The first ones are flowering only 14 months out o the flasks.







It is identical to the HP flavum but with a nice yellow background.

Enviado desde mi SM-J700M mediante Tapatalk


----------



## NYEric (Jan 28, 2017)

Very nice. See if you can get one for me please.


----------



## mrhappyrotter (Jan 28, 2017)

Do these have the same scent as HP?

Do you think they'll be prone to branching? That's one thing I LOVE about my Seymour Tower, it's like HP, but with significant & reliable branching spikes.


----------



## Silvan (Jan 28, 2017)

Gorgeous!!!
:drool:


----------



## tomkalina (Jan 28, 2017)

Beautiful!


----------



## eteson (Jan 28, 2017)

Yes, not all the clones but most part of them are scented as HP.
They do branch usually the second blooming season, at least the ones made with other manzurii clones, lets see this cross...
Eric, yes I can set appart one plant for you, but you need to come here to pick up it... and the others you have here!

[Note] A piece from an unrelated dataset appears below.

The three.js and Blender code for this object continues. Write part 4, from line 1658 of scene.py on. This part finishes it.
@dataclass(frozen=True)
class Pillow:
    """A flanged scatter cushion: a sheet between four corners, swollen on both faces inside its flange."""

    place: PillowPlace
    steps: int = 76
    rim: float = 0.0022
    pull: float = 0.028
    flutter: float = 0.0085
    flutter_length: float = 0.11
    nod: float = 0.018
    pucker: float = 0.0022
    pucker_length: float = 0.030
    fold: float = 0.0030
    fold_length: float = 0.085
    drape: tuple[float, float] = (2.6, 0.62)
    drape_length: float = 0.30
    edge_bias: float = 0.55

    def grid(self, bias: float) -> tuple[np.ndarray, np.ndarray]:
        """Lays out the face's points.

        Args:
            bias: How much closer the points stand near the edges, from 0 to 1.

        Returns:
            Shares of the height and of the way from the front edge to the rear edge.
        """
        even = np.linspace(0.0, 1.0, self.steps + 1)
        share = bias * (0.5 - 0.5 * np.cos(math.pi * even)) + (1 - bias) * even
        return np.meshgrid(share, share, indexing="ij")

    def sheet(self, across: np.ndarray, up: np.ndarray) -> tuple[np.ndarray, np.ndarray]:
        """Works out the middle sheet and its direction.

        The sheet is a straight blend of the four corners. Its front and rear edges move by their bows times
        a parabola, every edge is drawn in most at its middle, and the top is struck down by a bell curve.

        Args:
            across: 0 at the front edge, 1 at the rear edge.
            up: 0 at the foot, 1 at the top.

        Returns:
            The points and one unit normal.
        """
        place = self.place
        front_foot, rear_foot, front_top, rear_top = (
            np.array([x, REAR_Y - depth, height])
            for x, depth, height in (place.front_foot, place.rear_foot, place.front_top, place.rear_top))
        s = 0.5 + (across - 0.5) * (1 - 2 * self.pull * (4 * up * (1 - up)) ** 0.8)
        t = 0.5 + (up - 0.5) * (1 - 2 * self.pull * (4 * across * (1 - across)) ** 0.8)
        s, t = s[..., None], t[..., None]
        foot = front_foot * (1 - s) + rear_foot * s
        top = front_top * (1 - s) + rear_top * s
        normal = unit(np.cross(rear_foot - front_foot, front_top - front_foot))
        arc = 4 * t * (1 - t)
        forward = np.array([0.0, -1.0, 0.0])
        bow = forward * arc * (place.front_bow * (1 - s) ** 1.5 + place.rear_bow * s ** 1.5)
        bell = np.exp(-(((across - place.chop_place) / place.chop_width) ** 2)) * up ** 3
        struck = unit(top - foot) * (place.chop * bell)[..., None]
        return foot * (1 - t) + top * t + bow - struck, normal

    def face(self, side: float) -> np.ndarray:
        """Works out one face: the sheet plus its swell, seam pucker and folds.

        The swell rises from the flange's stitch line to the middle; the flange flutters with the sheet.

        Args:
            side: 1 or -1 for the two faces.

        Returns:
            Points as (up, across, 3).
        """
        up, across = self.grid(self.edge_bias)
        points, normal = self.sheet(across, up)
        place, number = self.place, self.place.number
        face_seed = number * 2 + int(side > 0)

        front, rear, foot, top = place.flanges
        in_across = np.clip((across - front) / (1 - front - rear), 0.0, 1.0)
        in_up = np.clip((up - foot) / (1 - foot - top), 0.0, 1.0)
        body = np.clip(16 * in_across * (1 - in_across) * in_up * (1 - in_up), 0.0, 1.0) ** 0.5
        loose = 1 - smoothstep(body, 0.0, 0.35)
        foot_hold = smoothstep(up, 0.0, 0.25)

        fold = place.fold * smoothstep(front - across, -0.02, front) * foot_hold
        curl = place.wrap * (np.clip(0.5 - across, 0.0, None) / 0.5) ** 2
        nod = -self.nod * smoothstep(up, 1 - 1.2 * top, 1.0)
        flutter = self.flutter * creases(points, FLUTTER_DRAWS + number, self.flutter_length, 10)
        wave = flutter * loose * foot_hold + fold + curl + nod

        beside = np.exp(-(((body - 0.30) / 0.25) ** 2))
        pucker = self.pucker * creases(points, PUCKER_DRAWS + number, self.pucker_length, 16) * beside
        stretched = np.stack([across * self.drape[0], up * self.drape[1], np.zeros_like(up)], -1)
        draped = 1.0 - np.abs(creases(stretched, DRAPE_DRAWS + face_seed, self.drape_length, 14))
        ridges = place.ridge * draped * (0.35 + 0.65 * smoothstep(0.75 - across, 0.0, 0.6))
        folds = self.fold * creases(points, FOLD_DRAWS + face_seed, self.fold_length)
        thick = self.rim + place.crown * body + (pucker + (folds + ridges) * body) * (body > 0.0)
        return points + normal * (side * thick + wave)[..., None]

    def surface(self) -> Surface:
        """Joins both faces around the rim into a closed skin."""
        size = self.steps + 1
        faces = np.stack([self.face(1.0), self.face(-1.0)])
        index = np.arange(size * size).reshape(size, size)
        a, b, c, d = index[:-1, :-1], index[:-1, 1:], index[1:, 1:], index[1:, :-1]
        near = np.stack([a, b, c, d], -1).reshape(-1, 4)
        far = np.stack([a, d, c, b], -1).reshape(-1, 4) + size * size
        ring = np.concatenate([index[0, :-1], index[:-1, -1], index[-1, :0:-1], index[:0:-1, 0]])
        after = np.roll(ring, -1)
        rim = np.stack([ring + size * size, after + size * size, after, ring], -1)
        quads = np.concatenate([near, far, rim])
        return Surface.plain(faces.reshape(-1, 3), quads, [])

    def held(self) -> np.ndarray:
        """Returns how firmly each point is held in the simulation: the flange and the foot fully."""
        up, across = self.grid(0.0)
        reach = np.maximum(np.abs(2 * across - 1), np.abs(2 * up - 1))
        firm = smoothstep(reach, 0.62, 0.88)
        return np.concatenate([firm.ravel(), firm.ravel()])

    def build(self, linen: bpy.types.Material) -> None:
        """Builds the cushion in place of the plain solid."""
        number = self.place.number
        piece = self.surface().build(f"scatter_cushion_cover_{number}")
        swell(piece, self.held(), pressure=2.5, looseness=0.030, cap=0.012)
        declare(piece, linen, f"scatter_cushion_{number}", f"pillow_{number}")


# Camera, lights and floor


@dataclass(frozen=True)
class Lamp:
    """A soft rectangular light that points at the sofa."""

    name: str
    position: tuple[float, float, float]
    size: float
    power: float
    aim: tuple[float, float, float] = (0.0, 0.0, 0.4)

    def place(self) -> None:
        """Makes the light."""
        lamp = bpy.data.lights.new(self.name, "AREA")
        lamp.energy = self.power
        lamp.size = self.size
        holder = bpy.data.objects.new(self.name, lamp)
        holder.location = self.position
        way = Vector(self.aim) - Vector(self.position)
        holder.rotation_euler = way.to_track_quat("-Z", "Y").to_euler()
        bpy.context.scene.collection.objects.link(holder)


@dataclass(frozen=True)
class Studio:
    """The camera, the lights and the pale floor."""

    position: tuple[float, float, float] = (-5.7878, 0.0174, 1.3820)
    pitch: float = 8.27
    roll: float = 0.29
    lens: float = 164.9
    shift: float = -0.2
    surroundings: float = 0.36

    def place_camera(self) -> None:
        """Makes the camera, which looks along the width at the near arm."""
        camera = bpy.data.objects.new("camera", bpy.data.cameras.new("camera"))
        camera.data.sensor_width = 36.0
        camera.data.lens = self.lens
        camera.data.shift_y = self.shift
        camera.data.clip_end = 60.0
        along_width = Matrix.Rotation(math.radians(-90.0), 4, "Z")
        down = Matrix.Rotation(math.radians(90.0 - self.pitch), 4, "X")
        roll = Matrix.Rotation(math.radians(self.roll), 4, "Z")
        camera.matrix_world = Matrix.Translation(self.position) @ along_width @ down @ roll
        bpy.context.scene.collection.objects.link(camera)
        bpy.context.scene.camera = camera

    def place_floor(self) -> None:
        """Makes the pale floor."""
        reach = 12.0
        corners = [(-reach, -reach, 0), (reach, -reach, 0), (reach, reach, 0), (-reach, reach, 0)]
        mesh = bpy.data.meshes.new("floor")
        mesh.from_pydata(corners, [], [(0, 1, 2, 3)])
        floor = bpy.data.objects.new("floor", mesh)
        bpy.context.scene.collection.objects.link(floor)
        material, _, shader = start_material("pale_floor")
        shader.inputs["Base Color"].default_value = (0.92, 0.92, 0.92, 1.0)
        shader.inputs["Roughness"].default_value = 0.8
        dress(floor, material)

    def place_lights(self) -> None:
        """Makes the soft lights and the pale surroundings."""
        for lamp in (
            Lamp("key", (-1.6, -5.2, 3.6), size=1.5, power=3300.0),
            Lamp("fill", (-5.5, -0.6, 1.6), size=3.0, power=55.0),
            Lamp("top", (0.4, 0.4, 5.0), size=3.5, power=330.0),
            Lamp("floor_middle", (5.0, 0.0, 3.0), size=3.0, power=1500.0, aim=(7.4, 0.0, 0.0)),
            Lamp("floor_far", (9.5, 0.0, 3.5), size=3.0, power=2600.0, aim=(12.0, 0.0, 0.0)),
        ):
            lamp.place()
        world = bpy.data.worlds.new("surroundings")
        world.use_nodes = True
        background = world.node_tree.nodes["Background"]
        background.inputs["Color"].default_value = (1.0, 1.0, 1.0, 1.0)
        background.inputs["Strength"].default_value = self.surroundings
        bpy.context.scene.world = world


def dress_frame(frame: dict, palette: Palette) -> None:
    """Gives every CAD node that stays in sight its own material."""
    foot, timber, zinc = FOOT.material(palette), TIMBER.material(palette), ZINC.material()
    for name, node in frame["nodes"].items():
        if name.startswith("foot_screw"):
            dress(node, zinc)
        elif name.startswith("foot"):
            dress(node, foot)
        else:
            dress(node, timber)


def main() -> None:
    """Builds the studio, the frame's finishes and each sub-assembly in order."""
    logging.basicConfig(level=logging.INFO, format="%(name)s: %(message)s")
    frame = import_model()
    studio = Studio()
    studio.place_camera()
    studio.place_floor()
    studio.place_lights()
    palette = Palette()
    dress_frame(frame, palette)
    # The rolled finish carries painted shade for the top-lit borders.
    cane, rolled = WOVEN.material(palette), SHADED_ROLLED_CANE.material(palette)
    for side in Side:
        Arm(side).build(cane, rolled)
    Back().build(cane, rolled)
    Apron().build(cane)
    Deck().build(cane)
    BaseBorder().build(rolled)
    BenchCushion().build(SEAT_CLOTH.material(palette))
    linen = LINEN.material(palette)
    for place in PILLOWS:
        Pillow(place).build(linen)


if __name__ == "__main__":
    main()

Enviado desde mi SM-J700M mediante Tapatalk


----------



## Phrag-Plus (Jan 28, 2017)

Very nice and interesting colouration and form...


----------



## monocotman (Jan 28, 2017)

Very nice!
David


----------



## theorchidzone (Jan 28, 2017)

That's really a pleasing outcome. 
There used to be lots of crosses of this sort around. Not so common these days.
JC


----------



## abax (Jan 28, 2017)

WOW! Really beautiful and I'd love to make a trip south...
but how to get back with my Phrag stash!


----------



## JeanLux (Jan 29, 2017)

Very interesting colors !!!! Jean


----------



## Drorchid (Jan 29, 2017)

Love it!!

Robert


----------



## Migrant13 (Jan 29, 2017)

Excellent color! Hope you can post others from this cross.


----------



## eaborne (Jan 30, 2017)

I really like the color!


----------



## SlipperFan (Jan 30, 2017)

I love it!


----------



## cnycharles (Jan 31, 2017)

NYEric said:


> Very nice. See if you can get one for me please.





They were at woodstream; I bought one
... maybe I just looked at them and wanted to buy  but woodstream has them


Sent from my iPhone using Tapatalk


----------



## Gilda (Feb 1, 2017)

I'm in love and a sucker for cute ,fuzzy, wuzzy phrags !:smitten:


----------



## NYEric (Feb 2, 2017)

I have a couple, they are not uncommon, but that color I haven't seen yet. Maybe because they're not made with a light schlimii.


----------



## Ozpaph (Feb 4, 2017)

I like that a lot!


----------